▶ _Your task_
Beginning with the first line of the entries below, quote each line until you reach and include the line with "Recreate this object".

Records with modeling code
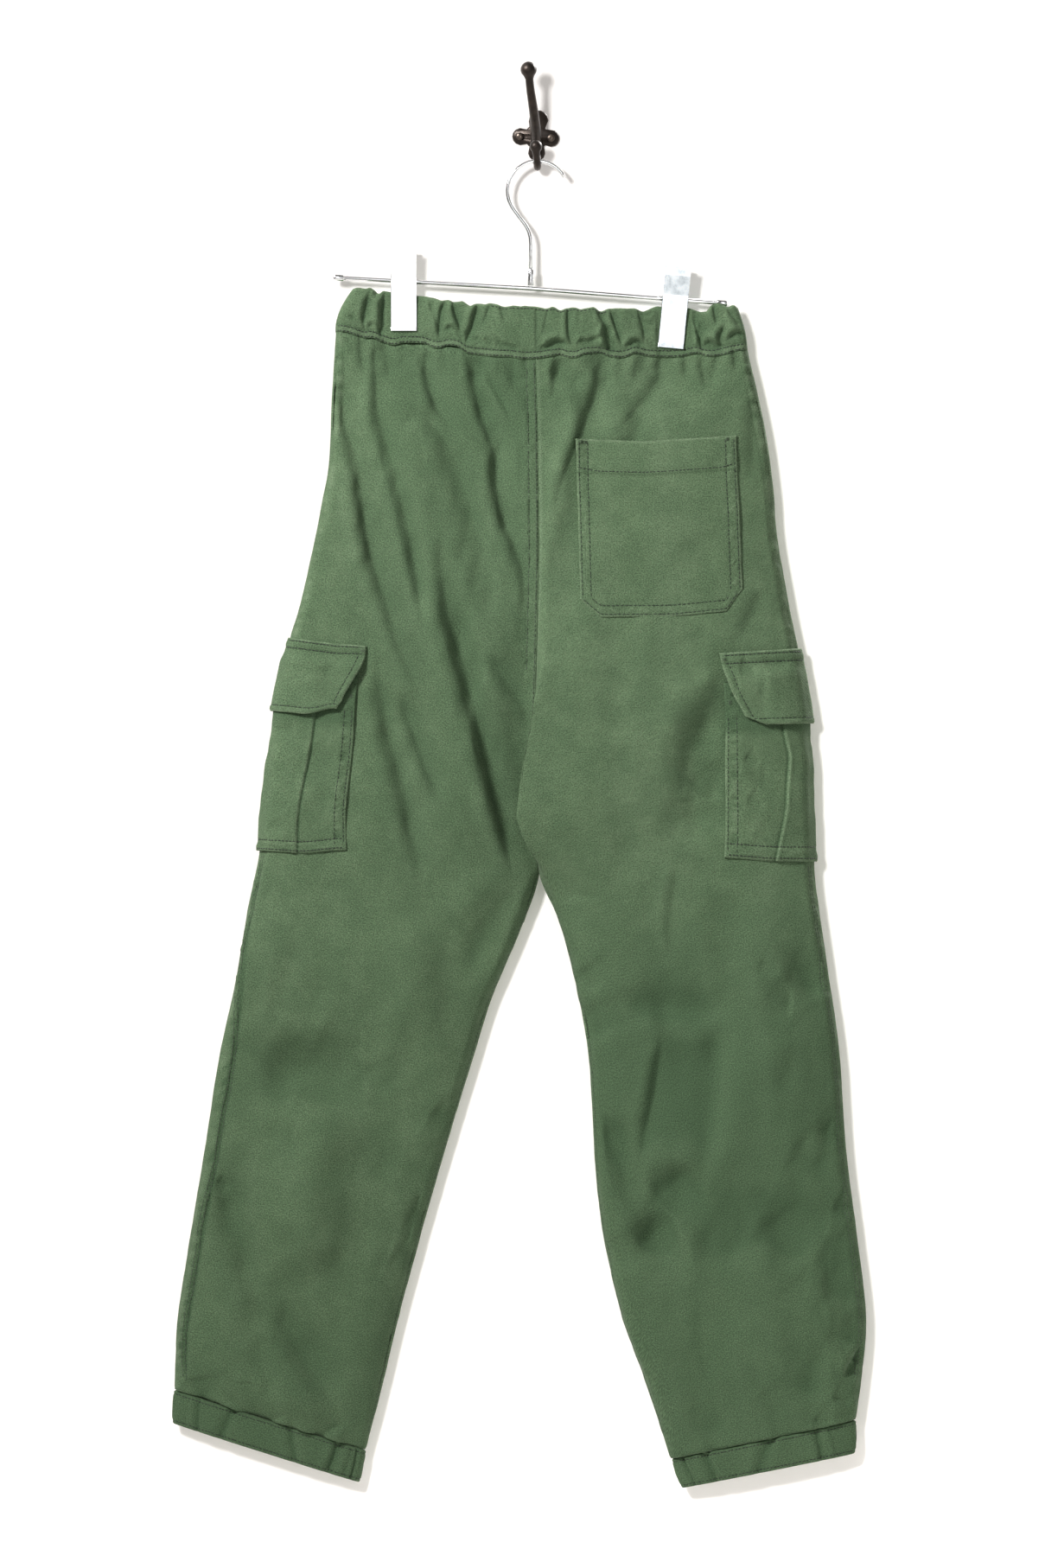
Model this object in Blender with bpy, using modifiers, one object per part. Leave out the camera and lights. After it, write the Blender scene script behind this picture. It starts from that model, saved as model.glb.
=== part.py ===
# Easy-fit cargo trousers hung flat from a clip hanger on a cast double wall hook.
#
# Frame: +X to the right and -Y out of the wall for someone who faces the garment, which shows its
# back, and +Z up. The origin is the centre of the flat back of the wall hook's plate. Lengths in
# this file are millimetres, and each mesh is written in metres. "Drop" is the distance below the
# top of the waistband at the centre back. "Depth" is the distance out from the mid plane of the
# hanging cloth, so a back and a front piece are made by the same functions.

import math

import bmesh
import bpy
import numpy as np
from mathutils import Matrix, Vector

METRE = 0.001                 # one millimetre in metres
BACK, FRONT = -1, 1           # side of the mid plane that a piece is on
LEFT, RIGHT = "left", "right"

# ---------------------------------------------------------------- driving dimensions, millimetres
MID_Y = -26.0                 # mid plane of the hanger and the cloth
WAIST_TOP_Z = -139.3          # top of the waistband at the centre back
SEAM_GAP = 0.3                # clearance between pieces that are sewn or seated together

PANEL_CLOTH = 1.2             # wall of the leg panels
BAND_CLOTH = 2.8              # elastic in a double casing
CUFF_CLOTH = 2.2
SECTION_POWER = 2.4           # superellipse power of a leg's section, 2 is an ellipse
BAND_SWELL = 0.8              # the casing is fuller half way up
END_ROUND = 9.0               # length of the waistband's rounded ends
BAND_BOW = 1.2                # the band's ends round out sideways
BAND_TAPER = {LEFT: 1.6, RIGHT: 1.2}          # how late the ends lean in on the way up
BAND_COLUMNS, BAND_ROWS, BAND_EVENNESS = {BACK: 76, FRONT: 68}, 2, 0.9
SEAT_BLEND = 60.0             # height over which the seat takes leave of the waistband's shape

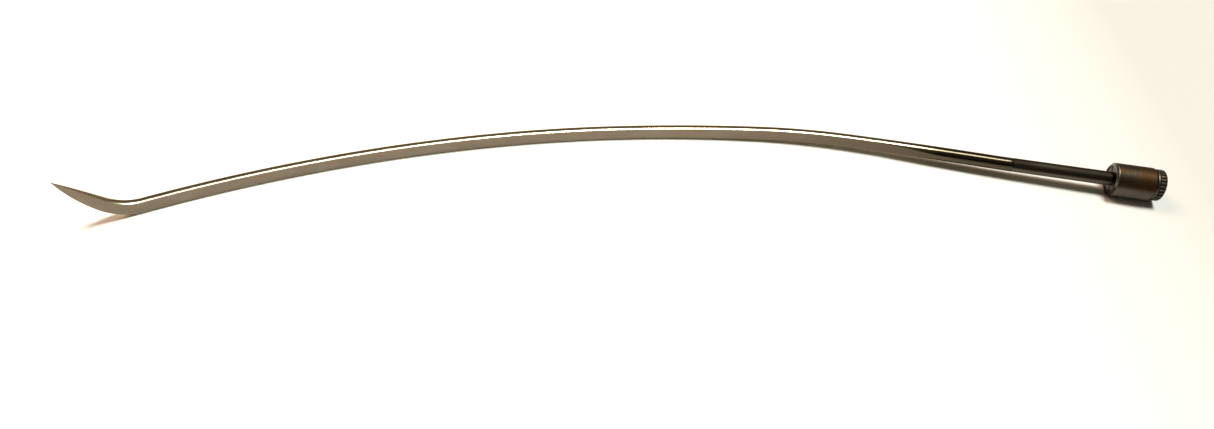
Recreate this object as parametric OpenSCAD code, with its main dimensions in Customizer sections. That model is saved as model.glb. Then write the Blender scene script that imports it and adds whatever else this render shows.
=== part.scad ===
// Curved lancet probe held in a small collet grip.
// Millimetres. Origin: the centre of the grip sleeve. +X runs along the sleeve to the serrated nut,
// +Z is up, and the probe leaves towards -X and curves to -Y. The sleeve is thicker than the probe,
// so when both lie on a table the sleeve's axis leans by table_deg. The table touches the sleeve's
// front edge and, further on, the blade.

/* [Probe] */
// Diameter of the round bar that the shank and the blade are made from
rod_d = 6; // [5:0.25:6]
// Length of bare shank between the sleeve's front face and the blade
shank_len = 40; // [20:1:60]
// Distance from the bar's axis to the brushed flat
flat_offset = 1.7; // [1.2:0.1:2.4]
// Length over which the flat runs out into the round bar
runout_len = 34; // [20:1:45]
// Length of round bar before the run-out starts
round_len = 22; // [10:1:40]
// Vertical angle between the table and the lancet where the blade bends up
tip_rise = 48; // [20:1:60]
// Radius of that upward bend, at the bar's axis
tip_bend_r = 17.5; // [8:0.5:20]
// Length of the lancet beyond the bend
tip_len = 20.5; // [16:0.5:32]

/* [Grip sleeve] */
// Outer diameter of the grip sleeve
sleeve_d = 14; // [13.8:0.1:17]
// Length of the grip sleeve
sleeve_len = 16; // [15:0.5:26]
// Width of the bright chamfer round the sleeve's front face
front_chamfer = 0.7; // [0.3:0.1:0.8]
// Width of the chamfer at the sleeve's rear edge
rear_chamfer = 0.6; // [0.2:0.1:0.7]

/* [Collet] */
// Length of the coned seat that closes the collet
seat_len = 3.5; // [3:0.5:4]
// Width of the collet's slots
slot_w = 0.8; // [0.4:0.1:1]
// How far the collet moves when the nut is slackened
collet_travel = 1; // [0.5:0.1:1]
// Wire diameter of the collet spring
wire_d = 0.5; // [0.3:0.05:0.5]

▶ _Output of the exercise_
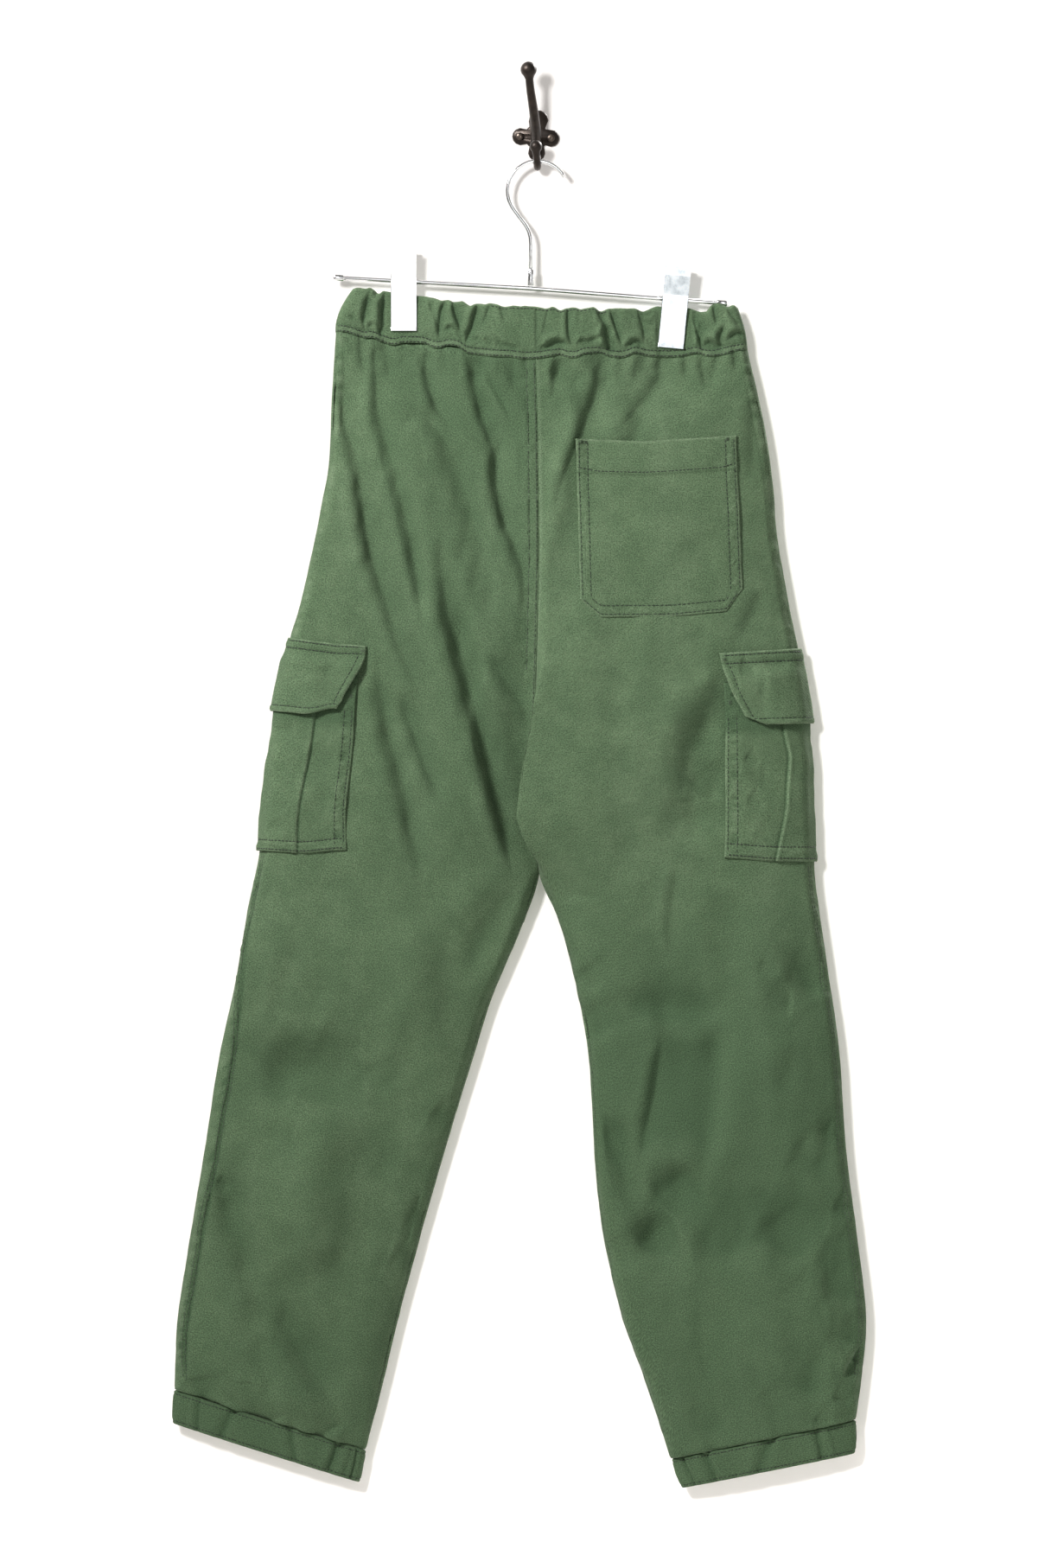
Model this object in Blender with bpy, using modifiers, one object per part. Leave out the camera and lights. After it, write the Blender scene script behind this picture. It starts from that model, saved as model.glb.
=== part.py ===
# Easy-fit cargo trousers hung flat from a clip hanger on a cast double wall hook.
#
# Frame: +X to the right and -Y out of the wall for someone who faces the garment, which shows its
# back, and +Z up. The origin is the centre of the flat back of the wall hook's plate. Lengths in
# this file are millimetres, and each mesh is written in metres. "Drop" is the distance below the
# top of the waistband at the centre back. "Depth" is the distance out from the mid plane of the
# hanging cloth, so a back and a front piece are made by the same functions.

import math

import bmesh
import bpy
import numpy as np
from mathutils import Matrix, Vector

METRE = 0.001                 # one millimetre in metres
BACK, FRONT = -1, 1           # side of the mid plane that a piece is on
LEFT, RIGHT = "left", "right"

# ---------------------------------------------------------------- driving dimensions, millimetres
MID_Y = -26.0                 # mid plane of the hanger and the cloth
WAIST_TOP_Z = -139.3          # top of the waistband at the centre back
SEAM_GAP = 0.3                # clearance between pieces that are sewn or seated together

PANEL_CLOTH = 1.2             # wall of the leg panels
BAND_CLOTH = 2.8              # elastic in a double casing
CUFF_CLOTH = 2.2
SECTION_POWER = 2.4           # superellipse power of a leg's section, 2 is an ellipse
BAND_SWELL = 0.8              # the casing is fuller half way up
END_ROUND = 9.0               # length of the waistband's rounded ends
BAND_BOW = 1.2                # the band's ends round out sideways
BAND_TAPER = {LEFT: 1.6, RIGHT: 1.2}          # how late the ends lean in on the way up
BAND_COLUMNS, BAND_ROWS, BAND_EVENNESS = {BACK: 76, FRONT: 68}, 2, 0.9
SEAT_BLEND = 60.0             # height over which the seat takes leave of the waistband's shape

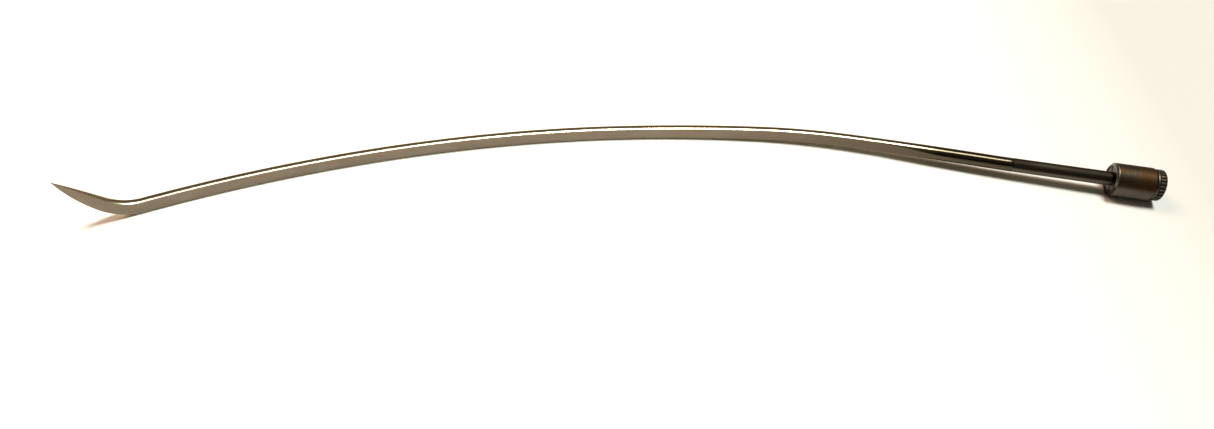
Recreate this object as parametric OpenSCAD code, with its main dimensions in Customizer sections. That model is saved as model.glb. Then write the Blender scene script that imports it and adds whatever else this render shows.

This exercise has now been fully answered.